→ Available data

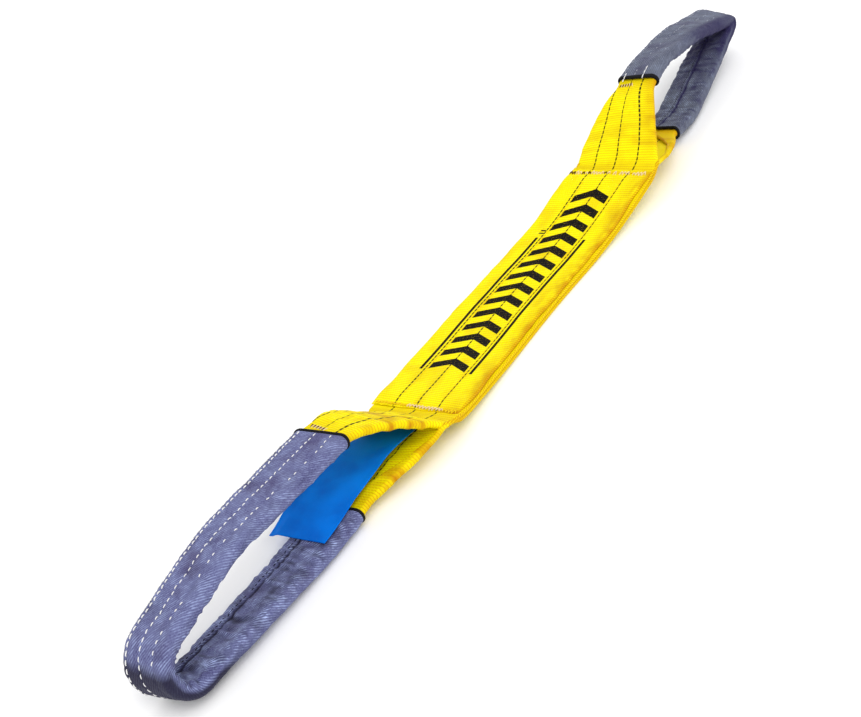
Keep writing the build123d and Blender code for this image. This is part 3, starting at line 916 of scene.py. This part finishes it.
def hem(name, which):
    """Black overlocked edge of a sleeve: a ring of slanted threads."""
    path = PATHS[name]
    length = HEM[name][which == "lower"]
    start = STARTS[name][which == "lower"]
    base = path.fold_up + start if which == "upper" else path.fold_low - start - length
    s = base + np.linspace(0, length, 12)
    count = 300
    ring, out, around = section_ring(SLEEVE_HALF + 0.55, SLEEVE_DEEP + 0.55, SLEEVE_CORNER + 0.5, count)
    ring, out = ring[:-1], out[:-1]
    t = np.linspace(0, 1, 12)[:, None]
    swell = 0.5 * np.sqrt(np.clip(1 - (2 * t - 1) ** 4, 0, 1)) - 0.35
    threads = np.abs(np.sin(around[:-1] * PI / 1.5 + 2.2 * t))
    swell = swell + 0.32 * threads * np.sqrt(np.clip(4 * t * (1 - t), 0, 1))
    wave = 0.5 * noise(around[:-1] / 14, 0, 0, 41 + len(which))
    point, along, across, normal = path.at(path.skewed(name, s[:, None], ring[:, 0]))
    a = ring[:, 0] + out[:, 0] * swell
    n = ring[:, 1] + out[:, 1] * swell
    outside = offset(point, across, normal, a, n) + along * wave[..., None]
    ring_in = section_ring(SLEEVE_HALF - 1.2, SLEEVE_DEEP - 1.2, SLEEVE_CORNER - 1.2, count)[0][:-1].T
    back = np.array([11, 6, 0])
    inside = offset(point[back], across[back], normal[back], *ring_in)
    points = np.concatenate([outside, inside + along[back] * wave[..., None]])
    down = np.concatenate([t[:, 0], t[back, 0]])[:, None]
    uv = np.stack(np.broadcast_arrays(down * 5, around[None] / 12), -1)
    flip = path.side > 0
    obj = grid(f"{name}_hem_{which}_overlock", points, uv, uv * 0, BLACK_THREAD, flip, loop_rows=True)
    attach(obj, f"{name}_eye")
    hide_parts(f"{name}_hem_{which}")


def hem_stitches():
    """Two short lines of white stitches that cross the far eye's upper hem."""
    path = PATHS["far"]
    rows = []
    for a, start, end in ((13.0, -4.0, 9.0), (-9.0, -3.0, 16.0)):
        s = path.fold_up + STARTS["far"][0] + np.linspace(start, end, 4)
        point, _, across, normal = path.at(s)
        line = point + across * a + normal * (SLEEVE_DEEP + 0.7)
        rows += [(line[i], line[i + 1], normal[i]) for i in range(3)]
    obj = stitches("far_hem_cross_stitches", *zip(*rows), 0.5, WHITE_THREAD, 0.2)
    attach(obj, "far_eye")


def fold_tack(name, which):
    """Zigzag of thread through the folded webbing beside the sleeve, seen on both faces."""
    path = PATHS[name]
    start = STARTS[name][which == "lower"] - 6.0
    base = path.fold_up + start if which == "upper" else path.fold_low - start
    rows = {"cream": [], "brown": []}
    for face in (1, -1):
        height = face * (PLY / 2 + FOLD_RADIUS - 0.1)
        for y in np.arange(2.0, 17.0, 3.0):
            first, turn, last = (base - 2.6, y), (base + 2.6, y + 1.5), (base - 2.6, y + 3.0)
            for colour, p, q in (("cream", first, turn), ("brown", turn, last)):
                point, _, across, normal = path.at(np.array([p[0], q[0]]))
                ends = point + across * np.array([[p[1]], [q[1]]]) + normal * height
                rows[colour].append((ends[0], ends[1], normal[0] * face))
    threads = (("cream", CREAM_THREAD, "white_thread"), ("brown", BROWN_THREAD, "brown_thread"))
    for colour, material, slot in threads:
        obj = stitches(f"{name}_fold_tack_{which}_{colour}", *zip(*rows[colour]), 0.5, material, 0.3)
        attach(obj, f"{name}_eye")
        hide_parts(f"{name}_fold_tack_{which}")


# ---- label ----
def label():
    """Satin label that lies over the lower leg, caught between the two runs at the near bar-tack."""
    path = PATHS["near"]
    out = np.linspace(-1.0, LABEL_LENGTH, 120)  # from just inside its fold line
    point, _, across, normal = path.at(path.fold_low - out)
    v = np.linspace(-LABEL_WIDTH / 2, LABEL_WIDTH / 2, 48)[None].repeat(len(out), 0)
    row = out[:, None]
    height = 1.8 + (SLEEVE_DEEP + 1.1) * ramp(row, 0, 66)
    height = height + 0.7 * ramp(row, 0, 60) * noise(row / 45, v / 30, 0, 61)
    height = height - 3.0 * ramp(v, 19, 29) * ramp(row, 120, 156)
    middle = np.interp(row, [0, 60, 110, 160], [13.0, 16.0, 16.5, 11.5])
    centre = offset(point[:, None], across[:, None], normal[:, None], v + middle, -height)
    face = unit(np.cross(np.gradient(centre, axis=0), np.gradient(centre, axis=1)))
    face = face * np.sign(face[..., 2:])
    # painted shade along one side and where the label goes in between the runs
    dark = 0.75 * ramp(v, 16, 29) * (1 - ramp(row, 90, 150)) + 0.7 * bump(row, 0, 22)
    detail = np.stack([np.clip(dark, 0, 0.9), 0 * v], -1)
    obj = ribbon("label_flap", centre, face, LABEL_THICK, v, out, [detail, detail], LABEL, flip=True)
    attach(obj, "label")
    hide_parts("label")


# ---- assemble ----
for eye in ("near", "far"):
    eye_webbing(eye)
    sleeve_seams(Sleeve(eye))
    for end in ("upper", "lower"):
        hem(eye, end)
        fold_tack(eye, end)
hem_stitches()
top_splice()
body_seams()
bar_tack("near_bar_tack_stitches", TACK_AT["near"], 3.4, 3.45, (
    ("_cream", CREAM_THREAD, "white_thread", lambda y: (y > -30) & (y < 6) & ~speckled(y, 5, 0.25)),
    ("_yellow", YELLOW_THREAD, "yellow_thread", lambda y: (y <= -30) | (y >= 6) | speckled(y, 5, 0.25)),
))
bar_tack("far_bar_tack_stitches", TACK_AT["far"], 3.6, 3.75, (
    ("_cream", CREAM_THREAD, "white_thread", lambda y: ~speckled(y, 9, 0.35)),
    ("_brown", BROWN_THREAD, "brown_thread", lambda y: speckled(y, 9, 0.35) & (y > 0)),
    ("_yellow", YELLOW_THREAD, "yellow_thread", lambda y: speckled(y, 9, 0.35) & (y <= 0)),
))
label()
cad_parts["label_sewn_end"].data.materials.clear()
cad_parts["label_sewn_end"].data.materials.append(LABEL)

# ---- floor, light, camera, in metres ----
FLOOR_SIZE, FLOOR_HEIGHT = 80.0, -0.0003
WHITE = (1, 1, 1, 1)
SKY_STRENGTH = 1.0
SUN_FROM, SUN_STRENGTH, SUN_SPREAD = (-0.25, -0.75, 1.0), 1.15, 45  # spread in degrees
CAMERA_AT = (-0.8926, -0.7347, 0.6699)
HEADING, DOWN, CAMERA_ROLL = 44.24, 31.04, -20.24  # degrees
SENSOR, LENS = 36.0, 60.0  # millimetres
CLIP = (0.01, 100.0)

scene = bpy.context.scene
bpy.ops.mesh.primitive_plane_add(size=FLOOR_SIZE, location=(0, 0, FLOOR_HEIGHT))
floor = bpy.context.object
floor.name = "floor"
floor.data.materials.append(Graph("floor_white", 0.9, 0.1).finish(rgb(255, 255, 255)))

world = scene.world or bpy.data.worlds.new("World")
scene.world = world
world.use_nodes = True
background = world.node_tree.nodes["Background"]
background.inputs["Color"].default_value = WHITE
background.inputs["Strength"].default_value = SKY_STRENGTH

sun = bpy.data.lights.new("key", "SUN")
sun.energy, sun.angle = SUN_STRENGTH, math.radians(SUN_SPREAD)
light = bpy.data.objects.new("key", sun)
scene.collection.objects.link(light)
light.rotation_mode = "QUATERNION"
light.rotation_quaternion = Vector(SUN_FROM).to_track_quat("Z", "Y")

scene.view_settings.view_transform = "Standard"
scene.view_settings.look = "None"
camera = bpy.data.objects.new("camera", bpy.data.cameras.new("camera"))
scene.collection.objects.link(camera)
camera.data.sensor_width, camera.data.lens = SENSOR, LENS
camera.data.clip_start, camera.data.clip_end = CLIP
turn = Matrix.Rotation(math.radians(HEADING - 90), 4, "Z")
turn = turn @ Matrix.Rotation(math.radians(90 - DOWN), 4, "X")
turn = turn @ Matrix.Rotation(math.radians(CAMERA_ROLL), 4, "Z")
camera.matrix_world = Matrix.Translation(CAMERA_AT) @ turn
scene.camera = camera

bpy.context.view_layer.update()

→ Problem to solve
Copy every line above that includes the string "which".

→ The output
def hem(name, which):
    length = HEM[name][which == "lower"]
    start = STARTS[name][which == "lower"]
    base = path.fold_up + start if which == "upper" else path.fold_low - start - length
    wave = 0.5 * noise(around[:-1] / 14, 0, 0, 41 + len(which))
    obj = grid(f"{name}_hem_{which}_overlock", points, uv, uv * 0, BLACK_THREAD, flip, loop_rows=True)
    hide_parts(f"{name}_hem_{which}")
def fold_tack(name, which):
    start = STARTS[name][which == "lower"] - 6.0
    base = path.fold_up + start if which == "upper" else path.fold_low - start
        obj = stitches(f"{name}_fold_tack_{which}_{colour}", *zip(*rows[colour]), 0.5, material, 0.3)
        hide_parts(f"{name}_fold_tack_{which}")